Just yesterday there was another update on the case. We completed a two-day hearing on Tobinick’s motion for injunctive relief. Essentially this is a motion asking the judge to order me to take down several articles and an SGU podcast in which I discuss Tobinick and the case (I’m taking bets on whether he is going to add this one to the list), pending the final outcome of the case.
Yesterday the hearing concluded and the judge ruled from the bench, denying the motion. More importantly, the judge specifically rejected Tobinick’s commercial speech claim (among other things).
This is all very good news. However, the case will still go forward (unless Tobinick comes to his senses). It will likely take many more months for the case to play itself out.

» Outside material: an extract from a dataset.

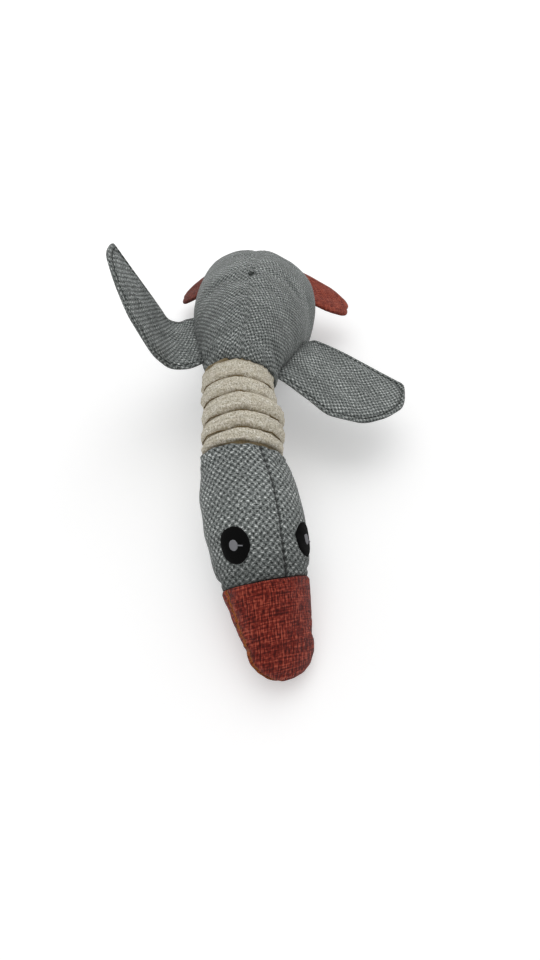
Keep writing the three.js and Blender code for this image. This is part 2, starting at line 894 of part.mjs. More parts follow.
// Frames along a wing: the direction turns from straight out to the pose's curl, and the width
// tips with the front edge's lift
function wingFrames(pose, steps) {
  const base = limbRoot(pose);
  const cosLift = Math.cos(pose.lift);
  const tipAhead = mixed(
    base,
    cosLift * Math.cos(pose.sweep),
    -cosLift * Math.sin(pose.sweep),
    Math.sin(pose.lift),
  );
  const tipFront = mixed(base, 0, Math.cos(pose.frontLift), Math.sin(pose.frontLift));
  const stretch = (wingLength + wingOverlap) / steps;
  let origin = base.root.clone().addScaledVector(base.out, -wingOverlap);
  const frames = [];
  for (let i = 0; i <= steps; i += 1) {
    const run = Math.max(0, (i * stretch - wingOverlap) / wingLength);
    const turn = THREE.MathUtils.smoothstep(run, 0, pose.turnShare);
    const ahead = base.out.clone().lerp(tipAhead, turn).normalize();
    const front = base.front.clone().lerp(tipFront, turn);
    front.addScaledVector(ahead, -front.dot(ahead)).normalize();
    const above = new THREE.Vector3().crossVectors(front, ahead).multiplyScalar(pose.side);
    frames.push({ origin, ahead, front, above, run });
    origin = origin.clone().addScaledVector(ahead, stretch);
  }
  return frames;
}

// How far a limb's edge lies from its middle line, in front of it or behind
function edgeAside(shares, width, run, across) {
  return between(shares, Math.max(run, 0), across > 0 ? 1 : 2) * (width / 2);
}

// A layer of a limb between two heights above its middle surface
function limbLayer(frames, halfWidth, low, high, ends) {
  const columns = 6;
  const row = (frame, height, k) => {
    const across = (2 * k) / columns - 1;
    const half = halfWidth(frame, across);
    const point = frame.origin.clone().addScaledVector(frame.front, across * half);
    if (ends) point.addScaledVector(frame.ahead, ends(frame, across));
    return point.addScaledVector(frame.above, height);
  };
  const rings = frames.map((frame) => {
    const top = Array.from({ length: columns + 1 }, (_, k) => row(frame, high, k));
    const bottom = Array.from({ length: columns + 1 }, (_, k) => row(frame, low, k));
    return [...top, ...bottom.reverse()];
  });
  return loftRings(rings, null, null);
}

function buildWing(name, pose) {
  const steps = 11;
  const frames = wingFrames(pose, steps);
  const trunkClear = trunkSolid(-wingRootClearance, cutOverrun);
  const half = wingFilling / 2;
  const layers = [
    ["filling", -half, half, clothWall, materials.filling],
    ["upper", half + pieceGap, half + pieceGap + wingLayer, 0, materials.cloth],
    ["lower", -half - pieceGap - wingLayer, -half - pieceGap, 0, materials.cloth],
  ];
  for (const [layer, low, high, trim, material] of layers) {
    const halfWidth = ({ run }, across) => edgeAside(wingShares, wingWidth, run, across) - trim;
    const sheet = limbLayer(frames, halfWidth, low, high);
    addPiece(`wing_${name}_${layer}`, sheet.subtract(trunkClear), material);
  }
  const height = half + pieceGap + wingLayer + 2 * pieceGap + topstitchRadius;
  const firstRun = topstitchInset / wingLength;
  const stitched = frames.filter(({ run }) => run > firstRun && run < 1);
  const edge = (frame, side) => {
    const reach = edgeAside(wingShares, wingWidth, frame.run, side);
    const aside = side * (reach - topstitchInset);
    const point = frame.origin.clone().addScaledVector(frame.front, aside);
    return point.addScaledVector(frame.above, height);
  };
  const last = frames.at(-1);
  const tip = last.origin.clone().addScaledVector(last.ahead, -topstitchInset);
  const route = [
    ...stitched.map((frame) => edge(frame, 1)),
    tip.addScaledVector(last.above, height),
    ...stitched.reverse().map((frame) => edge(frame, -1)),
  ];
  const thread = threadAlong(route, topstitchRadius, 2 * (route.length - 1), true);
  addPiece(`wing_${name}_topstitch`, thread, materials.thread);
}

// Feet

// The room that the trunk takes as a foot sees it through its whole swing about its root
function swungTrunk(base) {
  const axis = new THREE.Vector3().crossVectors(base.out, base.above);
  const solid = trunkSolid(-pieceGap, cutOverrun);
  const swings = [];
  for (let i = 1; i <= footSwingSteps; i += 1) {
    swings.push((footLift * i) / footSwingSteps, (-footDroop * i) / footSwingSteps);
  }
  const rooms = swings.map((swing) => {
    const turn = new THREE.Matrix4().makeTranslation(base.root);
    turn.multiply(new THREE.Matrix4().makeRotationAxis(axis, -swing));
    turn.multiply(new THREE.Matrix4().makeTranslation(base.root.clone().negate()));
    return solid.transform(turn.elements);
  });
  return wasm.Manifold.union([trunkSolid(-footRootClearance, cutOverrun), ...rooms]);
}

function buildFoot(name, pose) {
  const base = levelled(limbRoot(pose), pose);
  const cosDrop = Math.cos(pose.drop);
  const ahead = mixed(
    base,
    cosDrop * Math.cos(pose.sweep),
    -cosDrop * Math.sin(pose.sweep),
    -Math.sin(pose.drop),
  ).normalize();
  const front = base.front.clone().addScaledVector(ahead, -base.front.dot(ahead)).normalize();
  front.applyAxisAngle(ahead, -pose.side * pose.frontLift);
  const above = new THREE.Vector3().crossVectors(front, ahead).multiplyScalar(pose.side);
  const steps = 5;
  const frames = Array.from({ length: steps + 1 }, (_, i) => {
    const along = (i / steps) * (footLength + footOverlap) - footOverlap;
    const origin = base.root.clone().addScaledVector(ahead, along);
    return { origin, ahead, front, above, run: along / footLength };
  });
  const halfWidth = ({ run }, across) => edgeAside(footShares, footWidth, run, across);
  const lobed = (frame, across) => {
    if (frame.run < 1) return 0;
    const [ahead, behind] = [halfWidth(frame, 1), halfWidth(frame, -1)];
    const spread = (across * halfWidth(frame, across) + behind) / (ahead + behind);
    const local = 2 * ((spread * footLobes) % 1) - 1;
    const scallop = footNotch * (1 - Math.sqrt(Math.max(0, 1 - local * local)));
    return -scallop - footCorner * Math.abs(2 * spread - 1) ** 4;
  };
  const room = swungTrunk(base);
  const layers = [
    ["top", pieceGap / 2, pieceGap / 2 + footLayer],
    ["bottom", -pieceGap / 2 - footLayer, -pieceGap / 2],
  ];
  for (const [layer, low, high] of layers) {
    const sheet = limbLayer(frames, halfWidth, low, high, lobed);
    addPiece(`foot_${name}_${layer}`, sheet.subtract(room), materials.footCloth);
  }
}

buildTrunk();
buildClosingStitch();
buildSqueaker();
buildNeck();
buildHead();
buildBill();
buildEyes();
for (const [name, pose] of Object.entries(wingPoses)) buildWing(name, pose);
for (const [name, pose] of Object.entries(footPoses)) buildFoot(name, pose);

// The origin is on the floor, under the middle of the toy's box
const box = new THREE.Box3().setFromObject(toy);
const middle = box.getCenter(new THREE.Vector3());
toy.position.set(-middle.x, -middle.y, 0);

export default toy;
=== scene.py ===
import json
import math

import bpy
import numpy as np
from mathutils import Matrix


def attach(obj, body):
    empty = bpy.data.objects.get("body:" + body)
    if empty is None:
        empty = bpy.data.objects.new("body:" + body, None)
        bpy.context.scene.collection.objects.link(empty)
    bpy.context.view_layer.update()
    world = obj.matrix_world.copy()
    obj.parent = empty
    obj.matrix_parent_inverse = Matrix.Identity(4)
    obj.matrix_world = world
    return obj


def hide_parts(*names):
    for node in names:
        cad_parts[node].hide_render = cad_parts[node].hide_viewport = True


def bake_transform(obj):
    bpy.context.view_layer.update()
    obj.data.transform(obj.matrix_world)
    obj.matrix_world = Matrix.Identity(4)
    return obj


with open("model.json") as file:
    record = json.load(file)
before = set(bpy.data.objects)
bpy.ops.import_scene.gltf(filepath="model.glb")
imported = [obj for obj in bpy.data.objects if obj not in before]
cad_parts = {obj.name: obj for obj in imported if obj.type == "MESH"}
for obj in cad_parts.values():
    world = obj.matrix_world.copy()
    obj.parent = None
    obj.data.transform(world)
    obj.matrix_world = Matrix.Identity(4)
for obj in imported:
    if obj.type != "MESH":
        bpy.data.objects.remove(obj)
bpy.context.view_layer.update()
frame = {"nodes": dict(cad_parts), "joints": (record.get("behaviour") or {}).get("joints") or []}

# Looks of a stuffed goose-shaped dog toy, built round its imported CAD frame. Lengths are
# millimetres in the toy's own frame (the spine's layout) until a mesh is made, where they become
# metres of the shared frame. Surfaces are grids of points whose rows run along a piece and whose
# columns run round it.

bl_info = {
    "name": "Stuffed goose dog toy",
    "version": (1, 0, 0),
    "blender": (4, 5, 0),
    "location": "3D View > Sidebar > Goose toy",
    "description": "Builds the looks of a stuffed dog toy round its packed CAD frame",
    "category": "Object",
}

MM = 0.001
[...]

Unfortunately, even though it seems that Tobinick’s case has no merit, the overall cost of defending my right to express my opinion on the pages of SBM has already been substantial and will continue to grow.
This experience has certainly been an eye-opener. One reaction, however, is that my attorney, the SGU, and myself, are beginning a serious effort for libel reform. What we need is to get effective anti-SLAPP legislation passed is as many states as possible. I have already received a score of e-mails from readers and listeners willing to help with this effort, and we will be discussing it further at NECSS in a week and a half.
We have model anti-SLAPP legislation and can send it to anyone who wishes to help by contacting their state legislature and looking for someone to sponsor the bill. E-mail me if you want more details.
Another Tobinick update
Another interesting update is that I recently learned that Tobinick is the target of another claim by the state of California Medical Board. In November 2014 they filed a complaint against him for false and/or misleading advertising, deceptive advertising, unprofessional conduct, and gross negligence. Here is one key part of the claim:
…he has disseminated or caused to be disseminated false and/or misleading statements and/or claims for the purposes of or that are likely to induce, directly or indirectly, the rendering of professional services with connection with his professional practice, which contained misrepresentation of facts, were likely to mislead or deceive, created false or unjustified expectations, and/or make scientific claims that cannot be substantiated by reliable, peer reviewed, published scientific studies.
These are devastating accusations, and echo my criticisms of Tobinick. Tobinick was subject to a very similar complaint that was settled in 2006.
I will continue to give updates when anything significant happens, but it may be half a year or more before there is anything to report.
Meanwhile, let’s fight together for libel reform and protect the freedom of speech on which our entire movement depends.